Arthur is being cremated and returned to the family, including 14-year-old George and daughter, Sophie, 26 - who is so upset she is temporarily staying back at home.
Paula said: “I want to know I have done everything I can for him,” before urging police to comment on existing law and look at CCTV footage, so they can track him down and talk to him.
It is not illegal to accidentally run over a cat. If motorists hit dogs, deer, horses, sheep, cows, goats, donkeys and pigs they must stop and report it within 24 hours.
An estimated 8,000 cats are killed on British roads annually, and campaigners are calling for an amendment to The Road Traffic Act 1988, which would update this to include felines.
According to cat organisations, current legislation reflects potential damage to vehicles and any responsibility on the part of owners: as cats are small and roam free, they don’t cause the same damage and their owners aren’t liable.
Although police took details and recorded it as a collision Paula is not sure officers will check CCTV or identify the driver, whom she believes was driving dangerously.
Witnesses apparently saw the man get out of the speeding vehicle and look around before driving away.
Paula said: “It’s heartbreaking to think someone can do that. I can’t stop crying. To think of him suffering is utterly horrendous. We miss him so much.”
“I feel even more hurt and angry that all he could think about was no-one seeing him. Although several neighbours saw the blue van, nobody has the number plate, and he thinks he got away with it. It could have been a small child,” she added.
A spokesperson for Herts police said: "It is correct that we would not investigate the hit and run aspect of the incident, due to the fact that under the Government’s Road Traffic Act 1988 there is no legal requirement for a driver to stop at the scene or report an incident where a cat has been hit.

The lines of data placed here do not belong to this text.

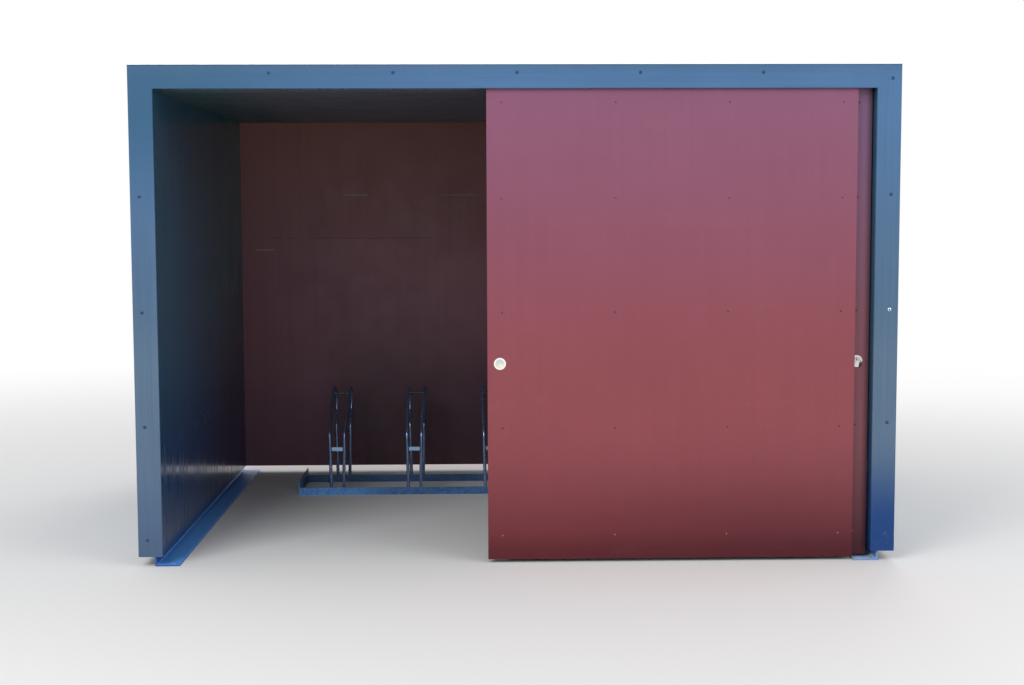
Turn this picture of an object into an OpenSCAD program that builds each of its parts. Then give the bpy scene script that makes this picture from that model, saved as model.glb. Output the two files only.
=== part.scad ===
// Bike shelter: a flat box-shaped frame with an open front, closed by two
// sliding doors on parallel top tracks, with a hoop rack for cycles inside.
// +Z is up, the front faces -Y, and the origin is on the ground at the centre.
// The hardest features are the bent hoops of the rack and the door trolleys.

/* [Shelter] */
// Outer width over the side walls
width = 3300; // [2600:10:4000]
// Outer depth over the front and rear strips
depth = 2500; // [2000:10:3200]
// Height of the roof's top above the ground
height = 2166; // [1900:5:2600]
// Gap between the ground and the wall panels
foot_gap = 44; // [25:1:80]
// Thickness of a side wall, and width of its end strip
wall = 104; // [90:1:160]
// Depth of the roof, from the ceiling to the roof's top
roof = 109; // [100:1:180]
// Depth of the back wall, from its inner face to the rear of the shelter
back = 90; // [70:1:150]
// Thickness of the wall and ceiling panels
panel = 10; // [6:1:14]
// Thickness of the strips on the front and rear edges
strip = 10; // [6:1:16]
// Small chamfer on the edges of the strips
strip_chamfer = 1.5; // [0.5:0.1:3]
// Height of the roof sheet's folded rim
rim = 8; // [5:1:20]
// Thickness of the roof sheet
sheet = 2; // [1:0.5:3]
// How far the roof sheet reaches past the walls and strips
drip = 4; // [4:0.5:30]

/* [Hidden frame] */
// Width of a bar in the wall and roof frames
bar = 60; // [40:1:100]
// Posts in a side wall frame
wall_posts = 5; // [3:1:7]
// Posts in the back wall frame
back_posts = 6; // [3:1:9]
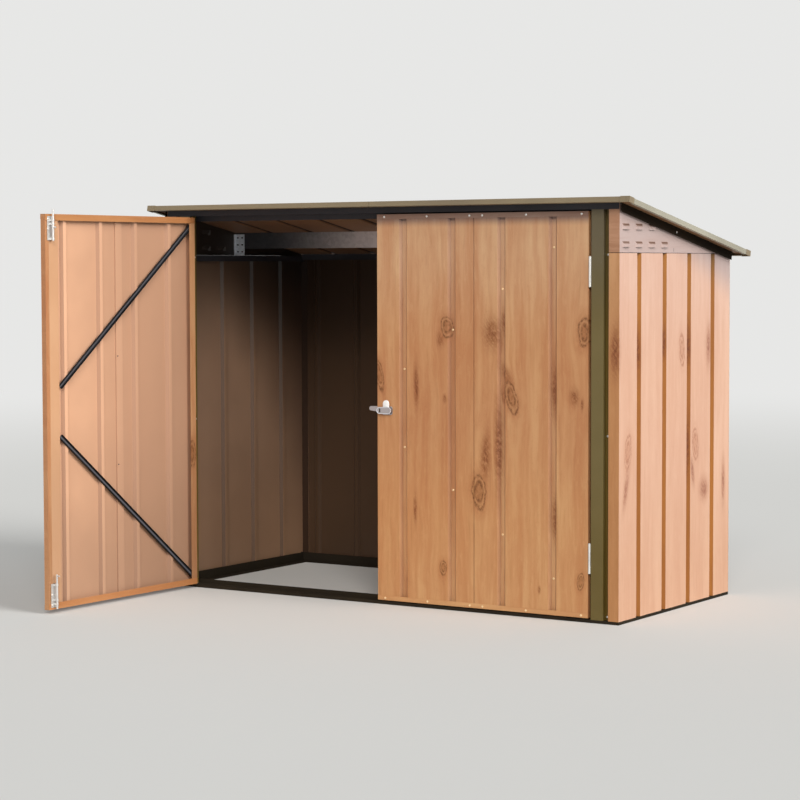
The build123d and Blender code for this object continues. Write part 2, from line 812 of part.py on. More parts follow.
# Barrel bolts at the top and bottom of the left leaf's free edge
leaf = leaf_planes["left"]
bolt_plate_v = leaf_depth + seat
strap_radius = rod_radius + running_clearance + strap_gauge
strap_root = bolt_plate_v + frame_gauge / 2
bolt_plane = Plane(origin=leaf.origin, x_dir=leaf.x_dir, z_dir=leaf.y_dir)
with BuildPart() as bolt_plates:
    for end in (-1, 1):
        with BuildSketch(bolt_plane.offset(bolt_plate_v)):
            with Locations((bolt_u, -end * (half_leaf - bolt_plate_from_end - bolt_plate_height / 2))):
                Rectangle(bolt_plate_width, bolt_plate_height)
        extrude(amount=frame_gauge)
        for from_end in straps_from_end:
            with BuildSketch(leaf.offset(end * (half_leaf - from_end) - strap_height / 2)):
                with Locations((bolt_u, (strap_root + rod_v) / 2)):
                    Rectangle(2 * strap_radius, rod_v - strap_root)
                with Locations((bolt_u, rod_v)):
                    Circle(strap_radius)
                    Circle(rod_radius + running_clearance, mode=Mode.SUBTRACT)
            extrude(amount=strap_height)
save(bolt_plates, "left_door_bolt_plates")

for name, end, tip, length, knob in (
    ("bolt_rod_upper", 1, half_leaf + upper_rod_beyond_leaf, upper_rod_length, upper_knob_from_tip),
    ("bolt_rod_lower", -1, half_leaf - lower_rod_inside_leaf, lower_rod_length, lower_knob_from_tip),
):
    with BuildPart() as bolt_rod:
        with BuildSketch(leaf.offset(end * (tip - length))):
            with Locations((bolt_u, rod_v)):
                Circle(rod_radius)
        extrude(amount=end * length)
        with BuildSketch(bolt_plane.offset(rod_v)):
            with Locations((bolt_u, -end * (tip - knob))):
                Circle(rod_knob_radius)
        extrude(amount=rod_knob_length)
    save(bolt_rod, name)

# Turn latch of the right leaf: plate, lever with its spindle, thumb tab and inner cam
leaf = leaf_planes["right"]
latch_u = pin_to_edge + leaf_widths["right"] - latch_from_free
latch_plane = Plane(
    origin=leaf.from_local_coords(Vector(latch_u, 0.0, latch_below_middle)),
    x_dir=(1.0, 0.0, 0.0),
    z_dir=(0.0, -1.0, 0.0),
)
plate_back = seat - face_v
boss_top = plate_back + frame_gauge + latch_boss_height
lever_base = boss_top + seat
cam_back = leaf_depth + cam_clear_of_leaf + cam_gauge
with BuildPart() as latch_plate:
    with BuildSketch(latch_plane.offset(plate_back)):
        RectangleRounded(latch_plate_width, latch_plate_height, latch_plate_height / 4)
    extrude(amount=frame_gauge)
    with BuildSketch(latch_plane.offset(plate_back)):
        Circle(latch_boss_radius)
    extrude(amount=boss_top - plate_back)
    with BuildSketch(latch_plane.offset(plate_back)):
        Circle(spindle_radius + spindle_clearance)
    extrude(amount=boss_top - plate_back, mode=Mode.SUBTRACT)
save(latch_plate, "latch_plate")

with BuildPart() as latch_lever:
    with BuildSketch(latch_plane.offset(lever_base)):
        with Locations(((lever_right - lever_left) / 2, 0.0)):
            SlotOverall(lever_left + lever_right, lever_height)
    extrude(amount=lever_gauge)
    with BuildSketch(latch_plane.offset(lever_base)):
        Circle(spindle_radius)
    extrude(amount=-(lever_base + leaf_depth + cam_clear_of_leaf))
save(latch_lever, "latch_lever")

thumb_low = lever_height / 2 + seat
with BuildPart() as latch_thumb:
    with BuildSketch(latch_plane.offset(lever_base)):
        with Locations((0.0, thumb_low + (thumb_height - thumb_width / 2) / 2)):
            Rectangle(thumb_width, thumb_height - thumb_width / 2)
        with Locations((0.0, thumb_low + thumb_height - thumb_width / 2)):
            Circle(thumb_width / 2)
        with Locations((0.0, thumb_low - lever_height)):
            Rectangle(2 * thumb_width, 2 * lever_height, mode=Mode.SUBTRACT)
    extrude(amount=thumb_gauge)
save(latch_thumb, "latch_thumb")

with BuildPart() as latch_cam:
    with BuildSketch(latch_plane.offset(-cam_back)):
        with BuildLine():
            Polyline(
                (-cam_reach + cam_tip / 2, cam_root / 2),
                (cam_heel, cam_root / 2),
                (cam_heel, -cam_root / 2),
                (0.0, -cam_root / 2),
                (-cam_reach + cam_tip / 2, cam_root / 2 - cam_tip),
            )
            ThreePointArc(
                (-cam_reach + cam_tip / 2, cam_root / 2 - cam_tip),
                (-cam_reach, cam_root / 2 - cam_tip / 2),
                (-cam_reach + cam_tip / 2, cam_root / 2),
            )
        make_face()
    extrude(amount=cam_gauge)
save(latch_cam, "latch_cam")
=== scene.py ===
"""Looks of a sheet-steel bike store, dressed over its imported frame.

Lengths are in metres in the frame's own axes: X to the right seen from the doors, Y to the back
and Z up. The left door stands open at rest and the right one is shut.
"""

from __future__ import annotations

import json
import logging
import random
from collections.abc import Callable, Iterable, Mapping, Sequence
from dataclasses import dataclass, field, replace
from enum import Enum
from math import atan, cos, pi, radians, sin

import bmesh
import bpy
from mathutils import Matrix, Vector

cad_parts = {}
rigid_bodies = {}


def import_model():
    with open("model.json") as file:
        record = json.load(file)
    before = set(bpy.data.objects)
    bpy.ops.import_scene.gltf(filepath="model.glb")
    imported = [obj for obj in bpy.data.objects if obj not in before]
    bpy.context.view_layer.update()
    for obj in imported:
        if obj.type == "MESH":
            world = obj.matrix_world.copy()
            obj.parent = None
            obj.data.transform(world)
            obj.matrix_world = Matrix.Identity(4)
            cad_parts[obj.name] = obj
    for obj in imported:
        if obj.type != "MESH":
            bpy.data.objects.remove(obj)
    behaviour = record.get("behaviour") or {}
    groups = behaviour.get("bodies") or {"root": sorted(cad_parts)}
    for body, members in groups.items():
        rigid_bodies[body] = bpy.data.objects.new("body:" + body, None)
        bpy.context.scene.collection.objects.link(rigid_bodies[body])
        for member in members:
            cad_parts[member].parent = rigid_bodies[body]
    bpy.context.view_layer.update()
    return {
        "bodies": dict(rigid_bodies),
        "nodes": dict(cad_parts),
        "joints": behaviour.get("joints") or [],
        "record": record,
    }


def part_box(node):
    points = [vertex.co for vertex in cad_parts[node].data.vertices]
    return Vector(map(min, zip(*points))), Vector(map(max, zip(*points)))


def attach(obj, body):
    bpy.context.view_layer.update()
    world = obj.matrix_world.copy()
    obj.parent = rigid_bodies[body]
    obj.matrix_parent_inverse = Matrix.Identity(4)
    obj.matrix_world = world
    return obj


LOG = logging.getLogger("bike_store")
MM = 0.001
RIGHT = (1.0, 0.0, 0.0)
FORWARD = (0.0, -1.0, 0.0)
BACKWARD = (0.0, 1.0, 0.0)
UPRIGHT = (0.0, 0.0, 1.0)
UP = Vector(UPRIGHT)
BLACK = (0.0, 0.0, 0.0)
DUST = (0.62, 0.57, 0.48)
OPEN_ANGLE = radians(91.4)
ROOF_SLOPE = radians(10.37)
SHARP_ANGLE = radians(38.0)
RECESS = 1.1 * MM
ROOF_NORMAL = Vector((0.0, sin(ROOF_SLOPE), cos(ROOF_SLOPE)))

# The nodes that wear each plain coat
PLAIN_NODES = {
    "olive_enamel": ("door_post_left", "door_post_right"),
    "dark_enamel": ("header", "wall_top_rails", "wall_top_rail_back"),
    "eave_enamel": ("eave_rails",),
    "rail_enamel": ("base_rail_front", "base_rail_back", "base_rail_left", "base_rail_right"),
    "roof_enamel": ("roof_sheet_1", "roof_sheet_2", "roof_sheet_3", "roof_sheet_4"),
    "trim_enamel": ("roof_trim_front", "roof_trim_back", "roof_corner_caps"),
    "side_trim_enamel": ("roof_trims_side",),
    "galvanised_steel": ("purlin",),
    "bracket_zinc": ("purlin_brackets",),
    "hinge_zinc": ("post_hinge_leaves", "left_door_hinge_leaves", "right_door_hinge_leaves"),
    "bright_zinc": ("left_door_bolt_plates", "bolt_rod_upper", "bolt_rod_lower"),
    "latch_zinc": ("latch_plate", "latch_lever", "latch_cam"),
    "white_moulding": ("latch_thumb",),
}

Colour = tuple[float, float, float]
Direction = tuple[float, float, float]
Material = bpy.types.Material
Coats = Mapping[str, Material]
Ring = Sequence[bmesh.types.BMVert]
Outline = Sequence[tuple[float, float]]


def math_node(operation: str, reflected: bool = False) -> Callable[..., Value]:
    """Make a method that adds a Math node.

    Args:
        operation: The node's operation.
        reflected: Whether the value stands on the right of the other one.

    Returns:
        The method, which takes the other number or value where there is one.
    """

    def method(value: Value, other: Input = 0.0) -> Value:
        """Return the node's result."""
        first, second = (other, value) if reflected else (value, other)
        return value.nodes.node("ShaderNodeMath", {"operation": operation}, {0: first, 1: second})

    return method


class Value:
    """One output of a node tree, with the arithmetic that its formulas use."""

    __add__, __radd__ = math_node("ADD"), math_node("ADD", True)
    __sub__, __rsub__ = math_node("SUBTRACT"), math_node("SUBTRACT", True)
    __mul__, __rmul__ = math_node("MULTIPLY"), math_node("MULTIPLY", True)
    __lt__ = math_node("LESS_THAN")
    __abs__ = math_node("ABSOLUTE")
    exp = math_node("EXPONENT")
    lesser = math_node("MINIMUM")
    greater = math_node("MAXIMUM")

    def __init__(self, nodes: Nodes, socket: bpy.types.NodeSocket) -> None:
        """Keep the output and the tree that it belongs to."""
        self.nodes = nodes
        self.socket = socket

    def smooth(self, low: float, high: float) -> Value:
        """Return a soft step from 0 at low to 1 at high."""
        inputs = {"Value": self, "From Min": low, "From Max": high}
        return self.nodes.node("ShaderNodeMapRange", {"interpolation_type": "SMOOTHSTEP"}, inputs)


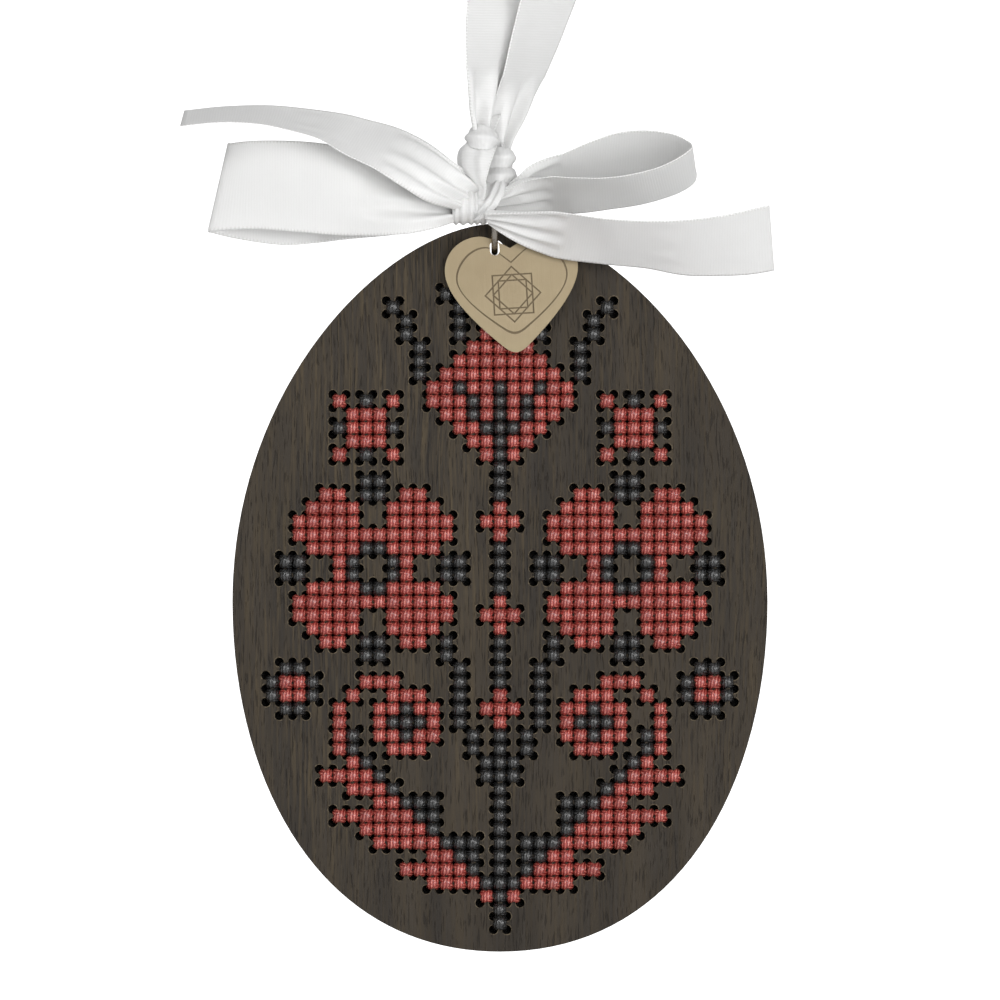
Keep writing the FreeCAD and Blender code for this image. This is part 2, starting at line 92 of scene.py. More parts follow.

"However police will investigate offences of dangerous driving, driving without due care and attention, careless driving, not wearing a seat belt, contravening a red traffic light, contravening solid white lines, and other offences where the driver is clearly not in proper control of the vehicle.
"If someone has captured video evidence displaying someone driving dangerously, we would ask them to report it via our online reporting portal at: Report anti-social driving with video evidence (herts.police.uk)."